Some Facts for the Record: The algae of reference thrive in low flow bodies of water. Poole attempts to link heightened levels of algae in the Delta with “historically high” water exports, but she omits that the higher diversions only happened in years with abnormally high rainfall and high outflows, creating conditions that are not associated with algae blooms. In the most recent high export year of 2011, for example, 26.9 million acre-feet of water flowed out to the Pacific Ocean. Wet-year diversions do not cause low flows and are simply not connected with algae blooms that cause liver damage and kill pets. For example, the 2011 State Water Project (SWP) Watershed Sanitary Survey did not detect microcystis at unsafe levels (one part per billion) during the four years surveyed. 

Poole writes that state regulators may make the problem worse through the proposed Bay Delta Conservation Plan (BDCP) that is “potentially threatening the drinking water supply for millions of Californians.” The BDCP proposes new water intakes that allow for sufficient capture of supplies during high outflow months of wet years and reduce pressure on the ecosystem in dry years. To further protect water quality in the Delta, the BDCP proposes a new research collaborative led by state and federal wildlife agencies that will determine future outflow needs and make decisions that will meet those needs.  While frightening to think that public water agencies are proposing to poison 25 million Californians and their pets via toxic algae in their drinking water, it simply isn’t true.

View the doozy here.

Delta Doozy: BDCP Will Cost LADWP Ratepayers $15 per month

December 18, 2013 

The following comes from a press release on the Californians for a Fair Water Policy website:

“The tunnel project is estimated to cost from $24 to over $50 billion and would force higher water bills and property taxes in Los Angeles and throughout Southern California…LADWP would need to increase water bills from $7-15 per month for over 40 years or $2,000-$4,500 per household to fund its cost share of the tunnels.”
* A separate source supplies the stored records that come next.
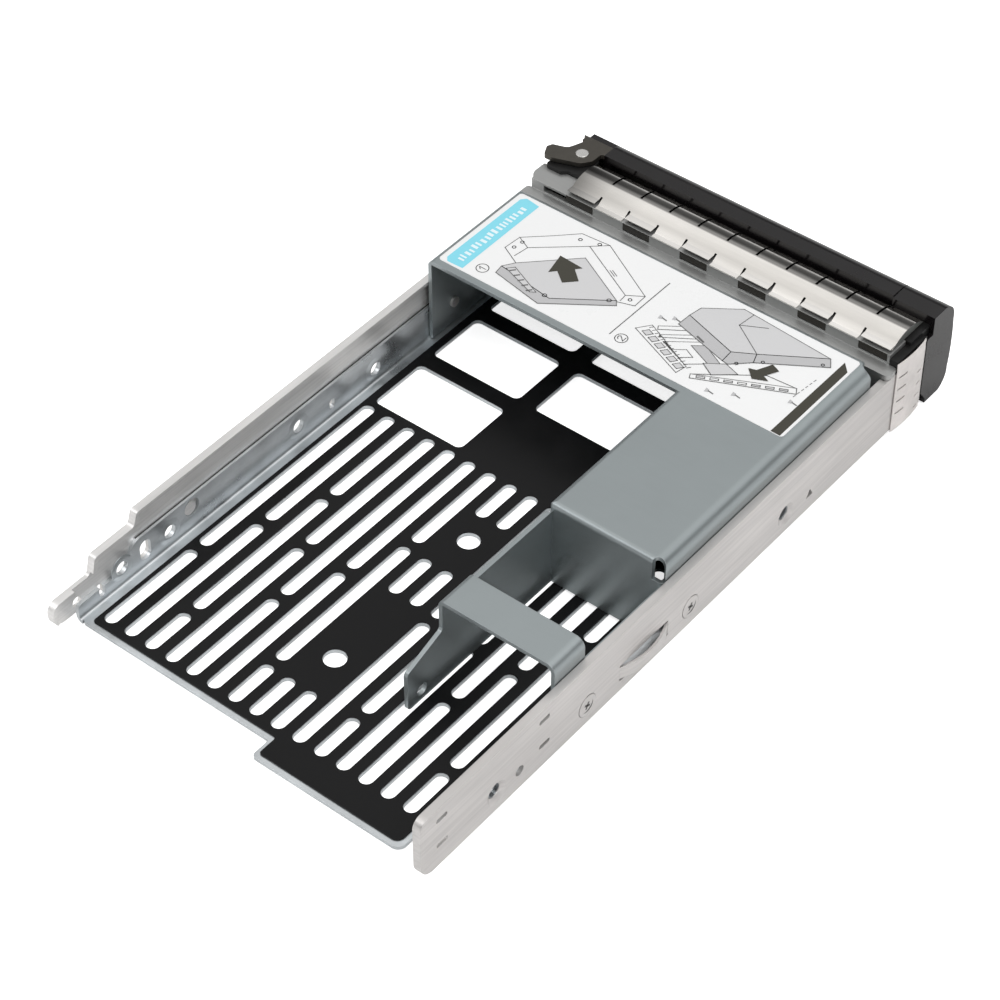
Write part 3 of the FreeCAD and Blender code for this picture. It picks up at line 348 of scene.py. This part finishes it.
def first_picture():
    """A plain tray with a flat slab that slides into it."""
    ring((3.3, 39.0), 1.5, 2)
    printed_line([(2.8, 39.3), (3.4, 39.9), (3.4, 38.1)], 2, width=0.00022)
    outlined([(12.4, 39.6), (17.4, 39.2), (22.6, 33.6), (27.6, 28.6), (28.2, 20.9), (18.7, 3.6),
              (14.6, 3.5), (13.0, 8.2), (9.0, 33.0)], 2)
    printed_line([(17.4, 39.2), (15.6, 35.4), (25.0, 24.4), (28.2, 20.9)], 4)
    printed_line([(25.0, 24.4), (16.2, 7.4), (18.7, 3.6)], 4)
    printed_line([(16.2, 7.4), (14.0, 7.2)], 4)
    printed_line([(21.4, 15.0), (20.4, 13.0)], 4)
    printed_line([(21.0, 15.4), (20.0, 13.4)], 4)
    printed_line([(15.6, 35.4), (11.4, 36.0)], 4)
    for u, v in ((13.8, 38.0), (16.4, 37.6), (25.6, 27.6), (27.0, 23.0), (15.6, 5.6)):
        ring((u, v), 0.42, 4)
    top = [(6.6, 36.0), (9.4, 34.2), (21.0, 22.6), (13.4, 7.8), (4.4, 20.4)]
    edge = [(4.4, 20.4), (13.4, 7.8), (12.0, 6.8), (1.4, 21.4), (4.0, 35.6), (6.6, 36.0)]
    outlined(top, 5, "light")
    outlined(edge, 5, "grey")
    socket = [(8.2, 33.2), (4.2, 24.0), (3.4, 25.2), (6.6, 34.6)]
    outlined(socket, 7, "light")
    contacts = 5
    for k in range(contacts):
        along = (k + 0.5) / contacts
        ends = [between(socket[0], socket[1], socket[3], along, across) for across in (0.25, 0.8)]
        printed_line(ends, 9, width=0.0004)
    ring((4.6, 21.8), 0.5, 7)
    ring((12.4, 9.2), 0.5, 7)
    arrow = [(10.6, 21.4), (13.4, 18.7), (16.2, 22.0), (17.6, 20.8), (18.0, 27.6), (11.6, 26.2),
             (13.2, 24.8)]
    printed("dark", arrow, 9)


def second_picture():
    """The slab's carrier going down into a slotted caddy, with its screws."""
    printed_line([(3.4, 2.2), (26.0, 2.0)], 2, width=0.00026)
    ring((3.8, -0.8), 1.5, 2)
    printed_line([(3.2, -0.3), (3.6, 0.1), (4.1, 0.1), (4.4, -0.3), (3.2, -1.6), (4.5, -1.6)], 2,
                 width=0.00022)
    # the caddy's front bar with its small cells
    front = [(8.6, -1.2), (11.8, -3.6), (5.2, -17.8), (2.2, -17.2)]
    outlined(front, 2, "white")
    for k in range(6):
        start = 0.08 + k * 0.15
        outlined(patch(front, start, start + 0.10, 0.2, 0.62), 4, "light")
    for k in range(14):
        along = 0.04 + k * 0.07
        ends = [between(front[0], front[3], front[1], along, across) for across in (0.74, 0.98)]
        printed_line(ends, 4)
    # its far side, floor and near side
    outlined([(11.4, -5.4), (12.4, -4.8), (19.4, -14.2), (18.4, -15.6)], 2, "white")
    outlined([(9.4, -7.2), (10.2, -6.8), (17.4, -16.4), (16.6, -17.8)], 2, "white")
    outlined([(8.8, -8.8), (16.0, -18.4), (12.6, -25.6), (5.6, -17.0)], 2, "white")
    outlined([(11.6, -14.6), (13.6, -17.2), (9.6, -25.4), (8.0, -23.2)], 4, "grey")
    outlined([(7.8, -12.0), (9.8, -14.6), (8.6, -17.2), (6.6, -14.8)], 4, "white")
    outlined([(8.4, -20.2), (11.4, -24.4), (10.2, -28.4), (6.4, -23.8)], 6, "light")
    near = [(2.6, -20.6), (3.8, -20.0), (14.6, -41.2), (13.0, -42.2)]
    outlined(near, 4, "white")
    for k, ink in enumerate(("light", "white", "light", "white", "grey", "light", "grey")):
        start = 0.06 + k * 0.13
        outlined(patch(near, start, start + 0.08, 0.3, 0.75), 6, ink)
    printed_line([(3.8, -20.0), (14.0, -33.6), (14.6, -41.2)], 4)
    # the carrier above it
    top = [(19.8, -8.2), (23.4, -8.8), (29.2, -16.8), (27.4, -41.6), (18.4, -27.8), (15.4, -22.8)]
    outlined(top, 6, "light")
    outlined([(19.8, -8.2), (15.4, -22.8), (11.8, -23.0), (15.8, -8.0)], 6, "grey")
    outlined([(15.4, -22.8), (18.4, -27.8), (15.6, -28.8), (11.6, -24.6), (11.8, -23.0)], 6,
             "grey")
    outlined([(18.4, -27.8), (27.4, -41.6), (25.0, -43.2), (15.6, -28.8)], 6, "grey")
    printed_line([(18.4, -27.8), (24.0, -19.0), (27.2, -24.8)], 8)
    printed_line([(24.0, -19.0), (29.0, -19.6)], 8)
    printed_line([(14.9, -14.0), (14.2, -16.0)], 8, width=0.0005)
    for u, v in ((13.0, -26.0), (17.0, -30.4), (24.6, -41.4)):
        ring((u, v), 0.35, 8)
    arrow = [(11.0, -31.6), (13.4, -29.0), (14.0, -30.8), (17.8, -32.6), (16.8, -35.0),
             (13.4, -33.2), (12.6, -35.0)]
    printed("dark", arrow, 8)
    # the way in and the screws
    for k in range(6):
        dash = [(19.6 - k * 1.4, -43.0 + k * 0.15), (18.9 - k * 1.4, -42.9 + k * 0.15)]
        printed_line(dash, 4, width=0.00016)
    for u, v in ((15.2, -3.6), (16.8, -6.4), (1.8, -26.2), (4.4, -31.6), (10.2, -42.8)):
        head = [(u - 0.7, v + 0.5), (u + 0.6, v + 0.7), (u + 0.4, v - 0.2), (u - 0.4, v - 0.3)]
        printed("grey", head, 4)
        printed_line([(u, v - 0.3), (u - 0.2, v - 1.5)], 4, width=0.0003)


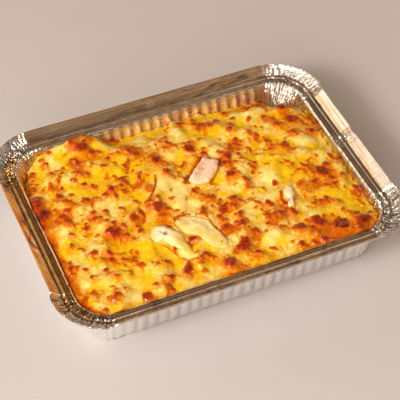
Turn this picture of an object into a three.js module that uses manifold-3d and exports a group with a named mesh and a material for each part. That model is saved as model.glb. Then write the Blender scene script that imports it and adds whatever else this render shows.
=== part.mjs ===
// Pasta and chicken baked under browned cheese in a fluted foil tray. Millimetres, +Z up. The origin is the
// middle of the tray's underside, and +X runs along its length.

import * as THREE from "three";
import { mergeVertices } from "three/addons/utils/BufferGeometryUtils.js";
import Module from "manifold-3d";

const wasm = await Module();
wasm.setup();

// Driving sizes. "out" is measured outwards from the ledge's inner edge, and negative inwards.
const OPENING = { halfLength: 117, halfWidth: 85, corner: 23 };
const LEDGE = { height: 38, width: 8, beadAt: 5.4, beadHalf: 1.2, beadRise: 0.5 };
const FLANGE = { rise: 7, lean: 7, hem: 1, panelHalfLength: 98, panelHalfWidth: 56 };
const CORNER_CRIMP = { bulge: 1.7, drop: 1, pleat: 0.45, ledgeWave: 0.3 };
const FOIL = 0.8;
const FOOT = { inset: 6.8, bend: 2.4, bendHeight: 1.6 };
const FLUTES = { onLength: 23, onWidth: 15, onCorner: 6, topDepth: 0.45, footDepth: 0.9 };
const FLANGE_DENTS = [
  { side: 1, y: 3.4, half: 4.5, push: -1.5 },
  { side: -1, y: 8, half: 9, push: -1.1 },
];

// The baked block. Levels and rises are heights above or below the ledge.
const CLEARANCE = 0.3;
const BLOCK = { cellsLong: 52, cellsWide: 38, edgeOut: -1.6, footOut: -10, kneeOut: -8.1, kneeHeight: 3.1 };
const LEVEL = {
  mean: -3.9,
  backDip: { depth: 8, from: 56, to: 84, left: -52, right: -36 },
  rightDip: { depth: 3, from: 92, to: 116 },
};
const SWELLS = [
  { x: 116, y: 84, rise: -10, reach: 20 },
  { x: -64, y: 74, rise: 4.6, reach: 9 },
  { x: -95, y: 20, rise: 1.6, reach: 30 },
  { x: -40, y: 25, rise: 1.4, reach: 34 },
  { x: 30, y: -50, rise: 1.3, reach: 30 },
  { x: 103, y: 58, rise: 4.6, reach: 7 },
];

// Penne and chicken pieces under the cheese: the ones that stand out, then a jittered field of others.
const LUMP_POWER = 1.2;
const BLEND_POWER = 2.6;
const CLEAR_LUMPS = [
  { x: 33, y: 26, turn: -62, half: 17, width: 11, rise: 4.4 },
  { x: -24, y: 11, turn: 47, half: 15, width: 9, rise: 3.6 },
  { x: 47, y: 50, turn: -38, half: 13, width: 9, rise: 3.4 },
  { x: 74, y: 62, turn: 20, half: 5, width: 8, rise: 4.6 },
  { x: -2, y: 44, turn: 15, half: 14, width: 10, rise: 3.2 },
  { x: 68, y: 4, turn: 52, half: 14, width: 9, rise: 3.3 },
];
const LUMP_FIELD = { seed: 41, columns: 10, rows: 7, jitter: 0.36, half: [6, 13], width: [7, 10], rise: [1.4, 3.4] };

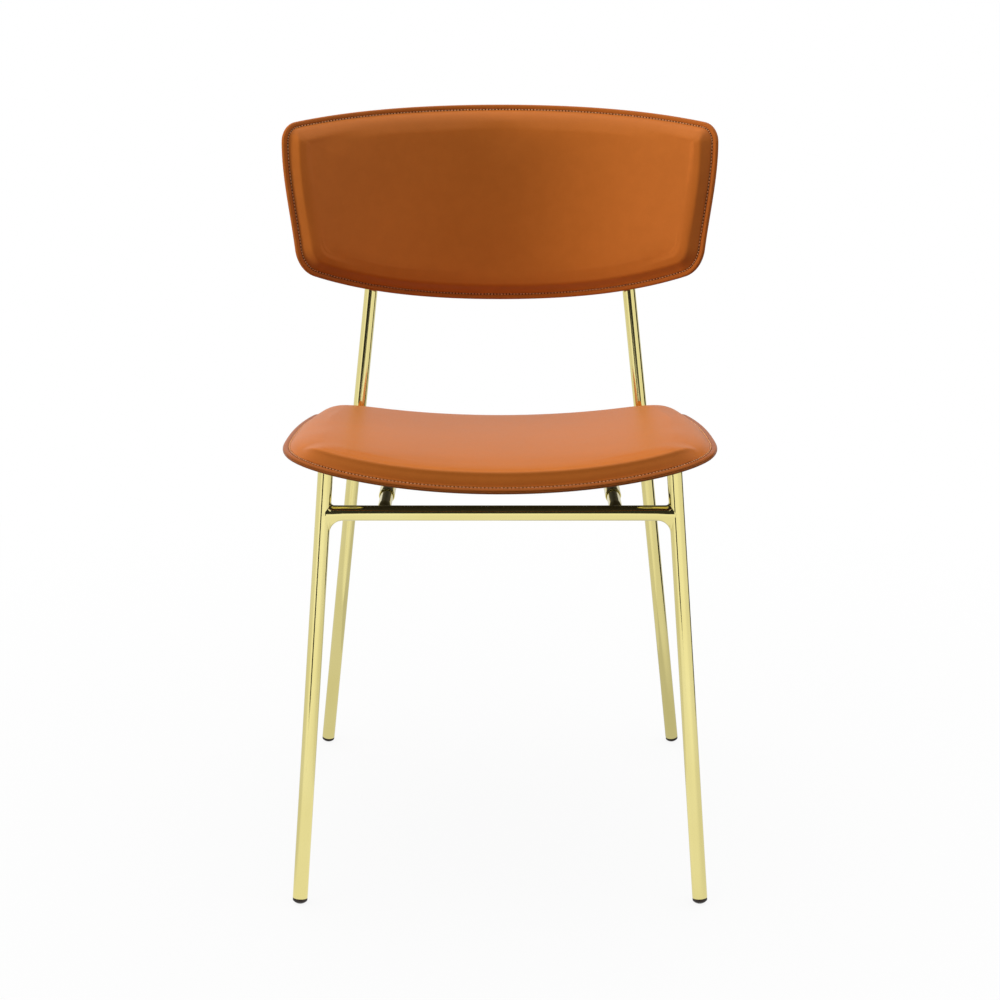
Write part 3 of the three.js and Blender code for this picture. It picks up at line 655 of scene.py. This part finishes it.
def hide(start):
    """What every tan leather here has: its place, a mottle, a closed grain of about a millimetre, and a shade that
    drifts slowly and is paler on the raised parts."""
    place = start.node("ShaderNodeTexCoord", output="Object")
    drift, mottle = place.noise(6, 3, Roughness=0.55), place.noise(70, 4, Roughness=0.6)
    cells = {"Vector": place, "Scale": 900, "Smoothness": 0.6}
    grain = start.node("ShaderNodeTexVoronoi", {"feature": "SMOOTH_F1"}, cells)
    shade = 0.4 * drift.between(0.3, 0.7) + 0.35 * mottle.between(0.3, 0.7) + 0.25 * (1 - grain)
    return place, mottle, grain, shade


hide_relief = {"strength": 0.3, "distance": 0.0002, "Specular IOR Level": 0.095}


def tan_leather(start):
    """Aniline-dyed leather, smoother on the raised parts of its grain."""
    place, mottle, grain, shade = hide(start)
    colour = shade.tint(tone(186, 104, 39), tone(196, 110, 43))
    height = 0.55 * (1 - grain) + 0.25 * place.noise(2100, 2) + 0.5 * mottle
    return principled(colour, 0.3 + 0.08 * grain + 0.06 * mottle, height, **hide_relief)


leather = finished("tan_leather", tan_leather)
pressure, cloth_frames, cloth_columns, cloth_waves, most_move, shortfall = 4, 20, 6, 16, 0.0008, 0.0003


def filled(rings, poles):
    """How the foam fills the sewn leather, found with Cloth. Every sixth column of the rings is blown up a little, with
    the last row of the side and all below it pinned in the seam. Each point's move d is held to the most move times
    tanh of d over it, and the moves go back onto all the columns through their Fourier sum."""
    rows, columns = rings.shape[:2]
    coarse = rings[:, ::cloth_columns]
    trial = skin("trial", coarse, leather, poles)
    held = range((top_rows + side_rows - 1) * coarse.shape[1], rows * coarse.shape[1])
    trial.vertex_groups.new(name="sewn").add([*held, len(trial.data.vertices) - 1], 1, "REPLACE")
    cloth = trial.modifiers.new("cloth", "CLOTH").settings
    cloth.vertex_group_mass = "sewn"
    cloth.use_pressure, cloth.uniform_pressure_force = True, pressure
    cloth.effector_weights.gravity = 0
    for step in range(1, cloth_frames + 1):
        bpy.context.scene.frame_set(step)
    shaped = trial.evaluated_get(bpy.context.evaluated_depsgraph_get()).data
    after = np.zeros(len(shaped.vertices) * 3)
    shaped.vertices.foreach_get("co", after)
    moved = after[: coarse.size].reshape(coarse.shape) - coarse
    far = np.linalg.norm(moved, axis=-1, keepdims=True) + 1e-9
    moved *= most_move * np.tanh(far / most_move) / far
    waves = np.fft.rfft(moved, axis=1)
    waves *= np.exp(-((np.arange(waves.shape[1]) / cloth_waves) ** 2))[None, :, None]
    bpy.data.objects.remove(trial)
    bpy.context.scene.frame_set(1)
    return np.fft.irfft(waves, n=columns, axis=1) * columns / coarse.shape[1]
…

Some Facts for the Record: The information in Californians for a Fair Water Policy’s press release that ratepayers in the Los Angeles Department of Water and Power service area would see their monthly bills increase by $7-15 per month is incorrect. In fact, LADWP ratepayers would see a much lower increase of $3 per month on their water bills—it would have no impact on property taxes. To say that bills would rise as much as $4,500 over the course of the project, or up to $15 a month, is simply not true.